I keep thinking about the Fight Club quote and theme "don't let the things you own, own you.". But in a way I think that having these things around us make it easier on our brains. Maybe these things around us let our brains deep-six stuff we dont need to have ready-to-go. Kind of like transactive memory but with objects?

ughhh so tired! must go to sleep! I miss you Jami. Hope you and Kelly are enjoying life. I'm looking forward to the next time I see you guys. I think a game of four square is way overdue. Kelly reminded me when i saw her fb post. Good ole' Smith, Casey was so much better! 10th floor Casey holdin it down!

Jami said...

thoughtful comments. i like your new interpretation of the last line, like she wants to hunt down the criminal. i do feel that sense of anger spouting up, as if it would be easier to finish the business.
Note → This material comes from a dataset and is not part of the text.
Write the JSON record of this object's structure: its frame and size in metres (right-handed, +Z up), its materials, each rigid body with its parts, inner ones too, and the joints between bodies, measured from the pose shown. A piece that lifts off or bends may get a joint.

i like the other thing you bring up--about the childhood memory and the connection to the ladle bringing back the memory. it is crazy how items will trigger memories. i read a book once where our memories had storage like a computer and we could recall memories. i think that would be AWESOME to call back those memories that randomly spring up and bring a smile to your face. but, that also makes them easier to access, thus less exciting, rare, or special. but it still would be cool...
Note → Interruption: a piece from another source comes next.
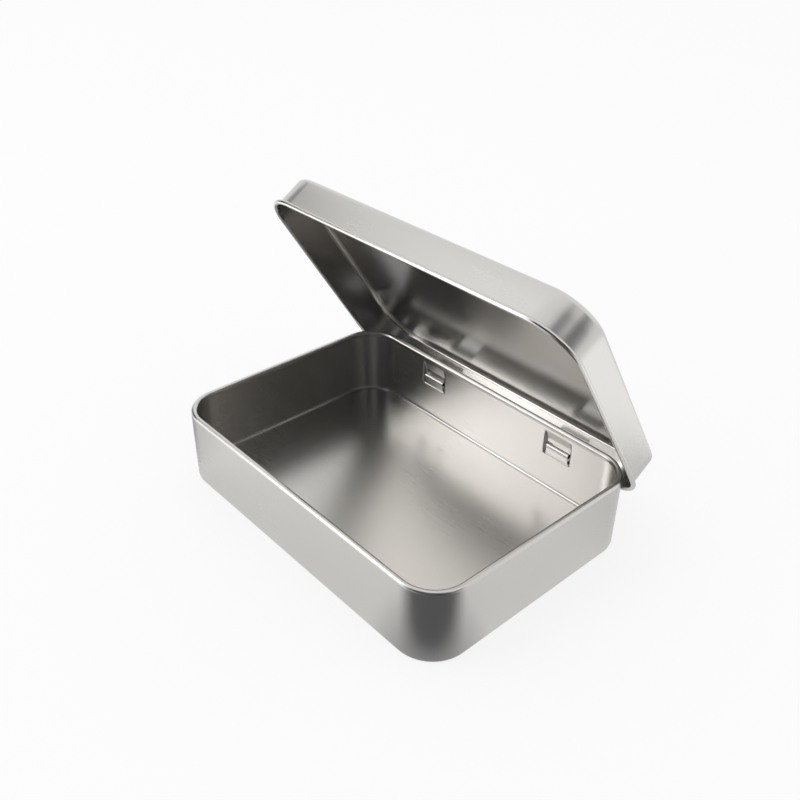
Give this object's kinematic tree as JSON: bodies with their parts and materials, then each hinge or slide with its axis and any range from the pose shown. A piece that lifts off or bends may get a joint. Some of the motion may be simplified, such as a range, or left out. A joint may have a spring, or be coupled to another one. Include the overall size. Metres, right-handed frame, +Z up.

i love that fight club line (especially because i love chuck palahniuk). i try to preach that i am not tied to objects, but it is hard. especially those tied to memories.

like when my car was broken into, they stole my father's old sweatshirt that was from him. there are pictures with him holding me as an infant in it, and i always thought of that. and now that sweatshirt was taken; i felt violated like i could never connect with that memory. i guess that's what the ladle comment makes me think of.